By the change-of-variables formula for multivariate densities, $f_{U,V}(u,v) = f_{X_1,X_2}(x_1(u,v), x_2(u,v)) |J|$, we obtain the joint probability density function of $(U,V)$: $$f_{U,V}(u,v) = e^{-(uv + v(1-u))} \cdot v = e^{-v} \cdot v$$ defined on $0 < u < 1,\; v > 0$.

For $U$, we integrate the joint density over $v$ on $(0, \infty)$: $$f_U(u) = \int_0^\infty f_{U,V}(u,v)\, dv = \int_0^\infty v e^{-v}\, dv$$ This integral equals the Gamma function $\Gamma(2) = (2-1)! = 1$. Hence $f_U(u) = 1$ for $0 < u < 1$. This shows that $U$ follows the uniform distribution on $(0,1)$. For $V$, we integrate the joint density over $u$ on $(0, 1)$: $$f_V(v) = \int_0^1 f_{U,V}(u,v)\, du = \int_0^1 v e^{-v}\, du = v e^{-v} \int_0^1 1\, du = v e^{-v}$$ for $v > 0$. This is the probability density function of the Gamma distribution with shape parameter $\alpha=2$ and scale parameter $\beta=1$.

A necessary and sufficient condition for two random variables to be independent is that the conditional distribution of one given the other does not depend on the conditioning variable. We compute the conditional expectation of $U$ given $X_1 = x_1$: $$\mathbb{E}[U \mid X_1=x_1] = \mathbb{E}\left[\frac{X_1}{X_1+X_2} \;\middle|\; X_1=x_1\right] = \mathbb{E}\left[\frac{x_1}{x_1+X_2}\right]$$ Since $X_2$ is a random variable, this expectation is computed with respect to the distribution of $X_2$: $$\mathbb{E}\left[\frac{x_1}{x_1+X_2}\right] = \int_0^\infty \frac{x_1}{x_1+x_2} f_{X_2}(x_2)\, dx_2 = \int_0^\infty \frac{x_1}{x_1+x_2} e^{-x_2}\, dx_2$$ The result of this integral is a function that depends on $x_1$, rather than a constant. For instance, as $x_1 \to 0^+$, the expectation tends to 0; as $x_1 \to \infty$, the expectation tends to 1. Since the conditional expectation $\mathbb{E}[U \mid X_1=x_1]$ depends on $x_1$, $U$ and $X_1$ are not independent.

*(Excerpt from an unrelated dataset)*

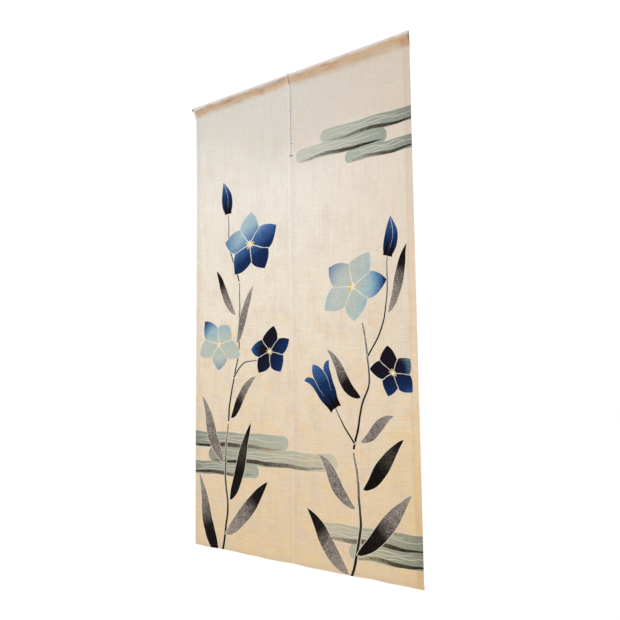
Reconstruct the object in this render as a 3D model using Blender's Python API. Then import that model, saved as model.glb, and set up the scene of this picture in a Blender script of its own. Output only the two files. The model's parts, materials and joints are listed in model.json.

The distribution of $U$ is the uniform distribution on the interval $(0,1)$, i.e., $U \sim \mathcal{U}(0,1)$, with probability density function $f_U(u) = 1, \quad 0 < u < 1$. The distribution of $V$ is the Gamma distribution with parameters $\alpha=2, \beta=1$, i.e., $V \sim \Gamma(2,1)$, with probability density function $f_V(v) = v e^{-v}, \quad v > 0$. $U$ and $X_1$ are not independent.